The bigger and more problematic issues, however, are political. Remember, the United Kingdom comprises four countries: England, Scotland, Wales and Northern Ireland. Only in England and Wales did a majority vote for Brexit. In Scotland and Northern Ireland, large majorities voted “remain.” For the English and the Welsh, even a no-deal Brexit could arguably reflect the will of the people. The short- and medium-term economic uncertainty and dislocation was the price London paid for reclaiming its sovereignty from the EU. Not so in Scotland and in Northern Ireland. The majorities in these countries did not choose to suffer economic hardship in return for British sovereignty – they would have preferred to keep relations with the European Union as they were. For them, a no-deal Brexit would be just the latest in a long list of English impositions.
 
 
No-deal is particularly significant for Scotland. When Scotland agreed to join the newly constituted United Kingdom in 1707, the economic benefits of doing so outweighed the cost of its sovereignty (a decision that, at the time, was highly controversial and widely protested). In the centuries that followed, union with England was a good deal for Scotland; by virtue of this relationship, Scotland greatly benefited from its participation in the Industrial Revolution. A well-planned Brexit that appropriately looked out for Scotland’s interests is one thing, but a no-deal Brexit is by definition the opposite. A no-deal Brexit would mean that for the first time in more than three centuries, it might be better for Scotland to be out of the Kingdom than in it (assuming, of course, the EU would be willing to fast-track Scottish membership, a step Brussels has thus far been coy about at best). In a 2014 referendum, Scots narrowly voted against independence (55.3-44.7), and most recent polls still suggest a majority would vote to remain in the U.K. if a new independence referendum was held today. But it is not at all clear whether that would still be the case after a no-deal Brexit.
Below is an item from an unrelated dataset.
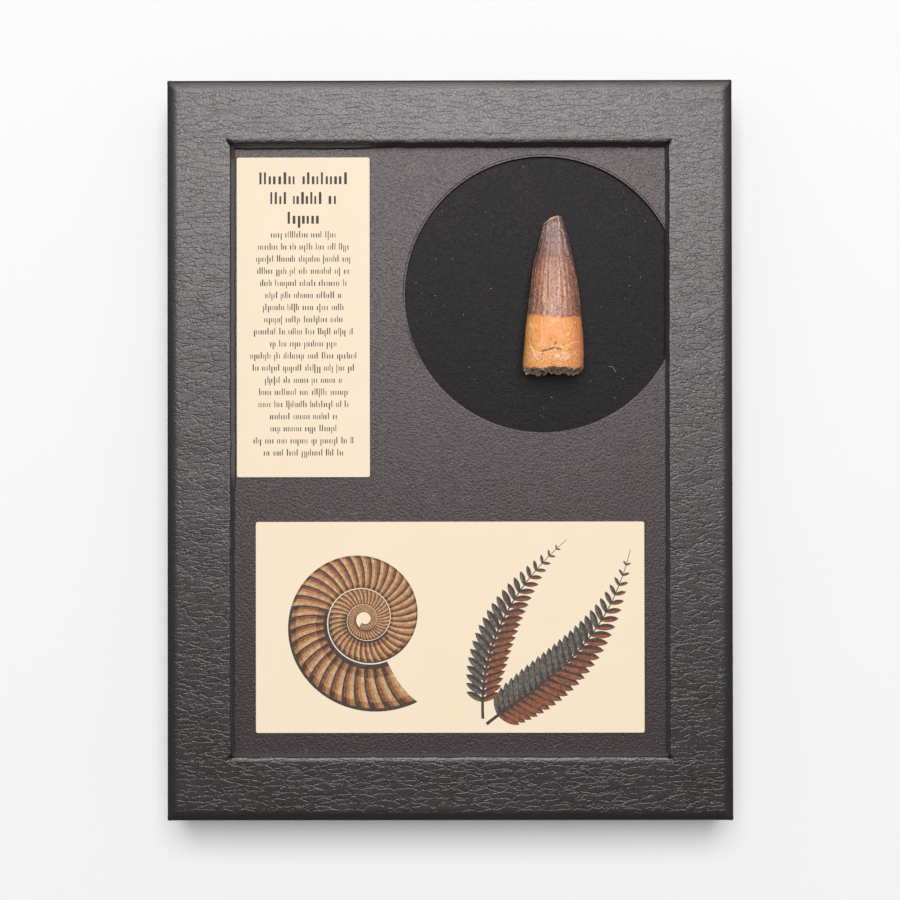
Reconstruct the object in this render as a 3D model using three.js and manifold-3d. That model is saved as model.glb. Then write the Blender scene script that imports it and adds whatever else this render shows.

Northern Ireland’s situation is different. King James VI and I, who ruled Scotland and England before the union in 1707, sent settlers to colonize parts of Ireland in the 16th century to neutralize an Irish threat to both his crowns. After centuries of oppressive English and subsequently British rule on the Emerald Isle, Northern Ireland elected not to join a newly declared Irish Free State in 1922. The majority of its population was composed of Protestant descendants of the original colonizers, and they preferred to remain part of the United Kingdom. That majority is fast receding. In the 2011 census, Protestants made up 48 percent of Northern Ireland’s population and the Catholics 45 percent. At least one academic expert recently told the BBC that by 2021, Catholics would likely be a majority in Northern Ireland. This demographic transition is inevitable, as is its eventual union with the Republic of Ireland. It is an issue of when, not if.

There would be very real logistical problems at the border between Ireland and Northern Ireland to solve in the event of a no-deal Brexit. But as complex and fraught as those problems are, there is an even deeper and more complicated issue to consider. The Good Friday Agreement, the 1998 peace settlement between the Irish and British governments, requires a poll be held if “it appears that a majority of those voting would express a wish that Northern Ireland should cease to be part of the U.K. and form part of a united Ireland.” It’s not clear whether such a majority would exist in the event of a no-deal Brexit, but the fact that the question has to be asked speaks volumes. The current situation being what it is, the chance for a peaceful transition would be greatly helped by patience on all sides. A no-deal Brexit could force the issue in Northern Ireland, especially if Northern Ireland’s economy, which is relatively weak compared to the rest of the U.K., experiences intense difficulties because of a no-deal withdrawal.
 

 
A no-deal Brexit would be bad for the short and medium-term economics of the United Kingdom. It would open a Pandora’s box of questions for the U.K. and potentially challenge the very union itself. It would be detrimental for the European Union, which also stands to see GDP growth and a host of other economic indicators fall in the event of a no-deal Brexit. At the beginning of the year GPF predicted that the U.K. would leave the EU with a deal in place, and that is still, it seems to us, the most likely scenario. But we have been given sufficient pause in our confidence to ask, “what if?” No doubt British and European officials are asking themselves the same and are working tirelessly to prevent a no-deal scenario. It remains to be seen if that will be enough.